* Task objective *
Write the material out again exactly as it stands.

Collected data
Start

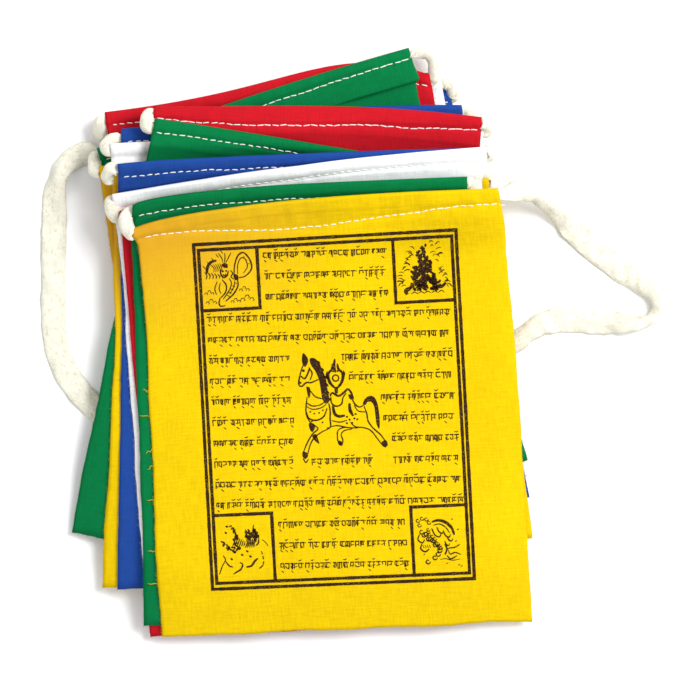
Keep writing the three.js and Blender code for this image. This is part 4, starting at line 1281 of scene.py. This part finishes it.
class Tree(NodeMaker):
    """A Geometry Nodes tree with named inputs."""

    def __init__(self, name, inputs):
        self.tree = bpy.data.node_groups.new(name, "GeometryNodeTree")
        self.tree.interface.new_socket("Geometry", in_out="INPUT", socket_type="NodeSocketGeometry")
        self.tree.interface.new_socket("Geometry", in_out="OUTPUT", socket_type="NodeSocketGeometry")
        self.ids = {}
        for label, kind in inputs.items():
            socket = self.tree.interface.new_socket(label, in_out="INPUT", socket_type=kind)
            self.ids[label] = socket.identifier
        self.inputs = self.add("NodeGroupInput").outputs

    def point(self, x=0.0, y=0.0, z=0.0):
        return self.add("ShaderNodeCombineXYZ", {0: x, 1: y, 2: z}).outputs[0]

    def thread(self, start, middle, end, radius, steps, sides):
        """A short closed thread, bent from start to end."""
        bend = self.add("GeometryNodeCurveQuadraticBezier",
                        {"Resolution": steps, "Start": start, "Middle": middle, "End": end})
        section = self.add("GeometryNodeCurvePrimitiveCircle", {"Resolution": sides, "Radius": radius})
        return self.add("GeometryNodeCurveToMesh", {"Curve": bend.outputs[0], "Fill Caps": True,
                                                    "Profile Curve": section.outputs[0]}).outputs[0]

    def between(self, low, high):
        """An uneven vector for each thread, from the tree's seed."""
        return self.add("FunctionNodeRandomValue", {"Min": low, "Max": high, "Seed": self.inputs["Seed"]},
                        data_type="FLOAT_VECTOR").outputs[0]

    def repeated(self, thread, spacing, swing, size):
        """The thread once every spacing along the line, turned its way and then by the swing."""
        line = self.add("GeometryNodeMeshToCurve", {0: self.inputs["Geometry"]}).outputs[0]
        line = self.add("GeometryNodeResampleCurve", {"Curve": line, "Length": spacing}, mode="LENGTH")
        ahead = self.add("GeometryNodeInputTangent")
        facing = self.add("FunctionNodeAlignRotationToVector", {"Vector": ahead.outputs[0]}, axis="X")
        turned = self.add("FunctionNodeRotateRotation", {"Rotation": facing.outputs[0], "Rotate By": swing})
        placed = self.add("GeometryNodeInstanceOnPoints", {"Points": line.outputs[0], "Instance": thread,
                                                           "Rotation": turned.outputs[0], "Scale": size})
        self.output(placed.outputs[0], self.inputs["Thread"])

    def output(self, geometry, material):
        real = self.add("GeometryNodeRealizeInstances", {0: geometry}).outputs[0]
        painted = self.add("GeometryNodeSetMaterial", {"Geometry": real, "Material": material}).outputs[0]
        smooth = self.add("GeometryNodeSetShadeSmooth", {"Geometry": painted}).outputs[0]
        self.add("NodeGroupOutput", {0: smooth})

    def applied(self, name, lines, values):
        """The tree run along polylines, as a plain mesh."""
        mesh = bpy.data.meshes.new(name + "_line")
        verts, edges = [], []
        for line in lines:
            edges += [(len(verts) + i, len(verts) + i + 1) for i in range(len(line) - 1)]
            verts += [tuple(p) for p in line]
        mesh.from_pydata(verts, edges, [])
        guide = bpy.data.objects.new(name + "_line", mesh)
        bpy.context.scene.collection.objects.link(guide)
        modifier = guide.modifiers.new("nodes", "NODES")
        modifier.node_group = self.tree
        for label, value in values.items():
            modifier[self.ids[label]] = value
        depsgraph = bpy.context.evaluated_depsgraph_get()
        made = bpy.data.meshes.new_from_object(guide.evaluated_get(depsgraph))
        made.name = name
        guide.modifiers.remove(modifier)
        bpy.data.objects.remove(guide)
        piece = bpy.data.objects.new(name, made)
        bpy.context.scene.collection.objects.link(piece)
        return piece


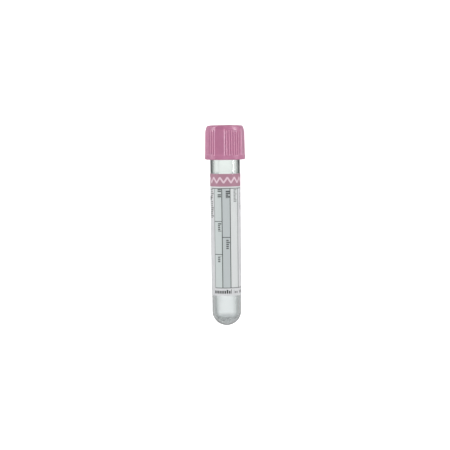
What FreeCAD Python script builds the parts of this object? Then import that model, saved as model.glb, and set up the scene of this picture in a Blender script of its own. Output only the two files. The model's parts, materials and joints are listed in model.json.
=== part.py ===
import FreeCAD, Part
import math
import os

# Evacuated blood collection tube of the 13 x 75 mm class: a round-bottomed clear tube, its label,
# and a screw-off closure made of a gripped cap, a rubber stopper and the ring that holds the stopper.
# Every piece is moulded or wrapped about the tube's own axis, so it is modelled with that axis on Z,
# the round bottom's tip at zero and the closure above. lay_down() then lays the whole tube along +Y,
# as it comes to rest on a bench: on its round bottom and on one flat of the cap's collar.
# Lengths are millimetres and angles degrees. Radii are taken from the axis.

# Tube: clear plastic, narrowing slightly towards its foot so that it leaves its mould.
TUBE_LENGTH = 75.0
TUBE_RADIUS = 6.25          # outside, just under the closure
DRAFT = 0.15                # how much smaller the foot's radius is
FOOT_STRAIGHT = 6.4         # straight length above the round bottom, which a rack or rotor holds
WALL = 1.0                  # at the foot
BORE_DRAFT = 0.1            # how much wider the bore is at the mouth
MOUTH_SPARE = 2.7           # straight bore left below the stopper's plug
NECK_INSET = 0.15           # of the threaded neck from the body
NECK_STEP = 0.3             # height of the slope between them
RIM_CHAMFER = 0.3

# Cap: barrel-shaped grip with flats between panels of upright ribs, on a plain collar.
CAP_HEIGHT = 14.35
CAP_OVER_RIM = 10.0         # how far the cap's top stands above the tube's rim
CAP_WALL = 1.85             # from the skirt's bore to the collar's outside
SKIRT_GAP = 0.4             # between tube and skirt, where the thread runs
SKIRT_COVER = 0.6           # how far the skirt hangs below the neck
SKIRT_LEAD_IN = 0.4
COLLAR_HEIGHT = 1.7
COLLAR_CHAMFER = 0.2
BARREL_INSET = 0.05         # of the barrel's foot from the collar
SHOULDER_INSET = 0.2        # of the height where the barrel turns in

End

* Output for this task *
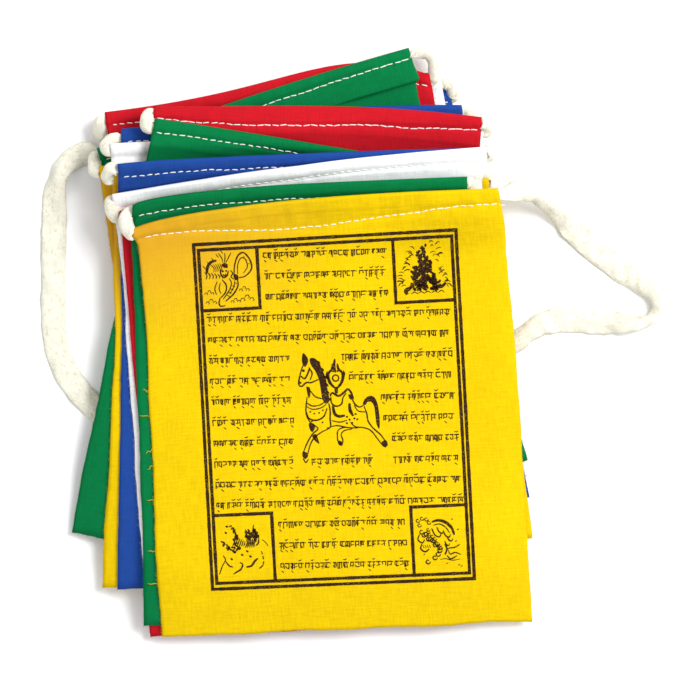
Keep writing the three.js and Blender code for this image. This is part 4, starting at line 1281 of scene.py. This part finishes it.
class Tree(NodeMaker):
    """A Geometry Nodes tree with named inputs."""

    def __init__(self, name, inputs):
        self.tree = bpy.data.node_groups.new(name, "GeometryNodeTree")
        self.tree.interface.new_socket("Geometry", in_out="INPUT", socket_type="NodeSocketGeometry")
        self.tree.interface.new_socket("Geometry", in_out="OUTPUT", socket_type="NodeSocketGeometry")
        self.ids = {}
        for label, kind in inputs.items():
            socket = self.tree.interface.new_socket(label, in_out="INPUT", socket_type=kind)
            self.ids[label] = socket.identifier
        self.inputs = self.add("NodeGroupInput").outputs

    def point(self, x=0.0, y=0.0, z=0.0):
        return self.add("ShaderNodeCombineXYZ", {0: x, 1: y, 2: z}).outputs[0]

    def thread(self, start, middle, end, radius, steps, sides):
        """A short closed thread, bent from start to end."""
        bend = self.add("GeometryNodeCurveQuadraticBezier",
                        {"Resolution": steps, "Start": start, "Middle": middle, "End": end})
        section = self.add("GeometryNodeCurvePrimitiveCircle", {"Resolution": sides, "Radius": radius})
        return self.add("GeometryNodeCurveToMesh", {"Curve": bend.outputs[0], "Fill Caps": True,
                                                    "Profile Curve": section.outputs[0]}).outputs[0]

    def between(self, low, high):
        """An uneven vector for each thread, from the tree's seed."""
        return self.add("FunctionNodeRandomValue", {"Min": low, "Max": high, "Seed": self.inputs["Seed"]},
                        data_type="FLOAT_VECTOR").outputs[0]

    def repeated(self, thread, spacing, swing, size):
        """The thread once every spacing along the line, turned its way and then by the swing."""
        line = self.add("GeometryNodeMeshToCurve", {0: self.inputs["Geometry"]}).outputs[0]
        line = self.add("GeometryNodeResampleCurve", {"Curve": line, "Length": spacing}, mode="LENGTH")
        ahead = self.add("GeometryNodeInputTangent")
        facing = self.add("FunctionNodeAlignRotationToVector", {"Vector": ahead.outputs[0]}, axis="X")
        turned = self.add("FunctionNodeRotateRotation", {"Rotation": facing.outputs[0], "Rotate By": swing})
        placed = self.add("GeometryNodeInstanceOnPoints", {"Points": line.outputs[0], "Instance": thread,
                                                           "Rotation": turned.outputs[0], "Scale": size})
        self.output(placed.outputs[0], self.inputs["Thread"])

    def output(self, geometry, material):
        real = self.add("GeometryNodeRealizeInstances", {0: geometry}).outputs[0]
        painted = self.add("GeometryNodeSetMaterial", {"Geometry": real, "Material": material}).outputs[0]
        smooth = self.add("GeometryNodeSetShadeSmooth", {"Geometry": painted}).outputs[0]
        self.add("NodeGroupOutput", {0: smooth})

    def applied(self, name, lines, values):
        """The tree run along polylines, as a plain mesh."""
        mesh = bpy.data.meshes.new(name + "_line")
        verts, edges = [], []
        for line in lines:
            edges += [(len(verts) + i, len(verts) + i + 1) for i in range(len(line) - 1)]
            verts += [tuple(p) for p in line]
        mesh.from_pydata(verts, edges, [])
        guide = bpy.data.objects.new(name + "_line", mesh)
        bpy.context.scene.collection.objects.link(guide)
        modifier = guide.modifiers.new("nodes", "NODES")
        modifier.node_group = self.tree
        for label, value in values.items():
            modifier[self.ids[label]] = value
        depsgraph = bpy.context.evaluated_depsgraph_get()
        made = bpy.data.meshes.new_from_object(guide.evaluated_get(depsgraph))
        made.name = name
        guide.modifiers.remove(modifier)
        bpy.data.objects.remove(guide)
        piece = bpy.data.objects.new(name, made)
        bpy.context.scene.collection.objects.link(piece)
        return piece


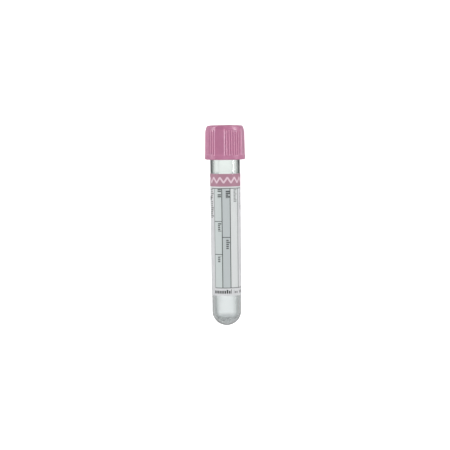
What FreeCAD Python script builds the parts of this object? Then import that model, saved as model.glb, and set up the scene of this picture in a Blender script of its own. Output only the two files. The model's parts, materials and joints are listed in model.json.
=== part.py ===
import FreeCAD, Part
import math
import os

# Evacuated blood collection tube of the 13 x 75 mm class: a round-bottomed clear tube, its label,
# and a screw-off closure made of a gripped cap, a rubber stopper and the ring that holds the stopper.
# Every piece is moulded or wrapped about the tube's own axis, so it is modelled with that axis on Z,
# the round bottom's tip at zero and the closure above. lay_down() then lays the whole tube along +Y,
# as it comes to rest on a bench: on its round bottom and on one flat of the cap's collar.
# Lengths are millimetres and angles degrees. Radii are taken from the axis.

# Tube: clear plastic, narrowing slightly towards its foot so that it leaves its mould.
TUBE_LENGTH = 75.0
TUBE_RADIUS = 6.25          # outside, just under the closure
DRAFT = 0.15                # how much smaller the foot's radius is
FOOT_STRAIGHT = 6.4         # straight length above the round bottom, which a rack or rotor holds
WALL = 1.0                  # at the foot
BORE_DRAFT = 0.1            # how much wider the bore is at the mouth
MOUTH_SPARE = 2.7           # straight bore left below the stopper's plug
NECK_INSET = 0.15           # of the threaded neck from the body
NECK_STEP = 0.3             # height of the slope between them
RIM_CHAMFER = 0.3

# Cap: barrel-shaped grip with flats between panels of upright ribs, on a plain collar.
CAP_HEIGHT = 14.35
CAP_OVER_RIM = 10.0         # how far the cap's top stands above the tube's rim
CAP_WALL = 1.85             # from the skirt's bore to the collar's outside
SKIRT_GAP = 0.4             # between tube and skirt, where the thread runs
SKIRT_COVER = 0.6           # how far the skirt hangs below the neck
SKIRT_LEAD_IN = 0.4
COLLAR_HEIGHT = 1.7
COLLAR_CHAMFER = 0.2
BARREL_INSET = 0.05         # of the barrel's foot from the collar
SHOULDER_INSET = 0.2        # of the height where the barrel turns in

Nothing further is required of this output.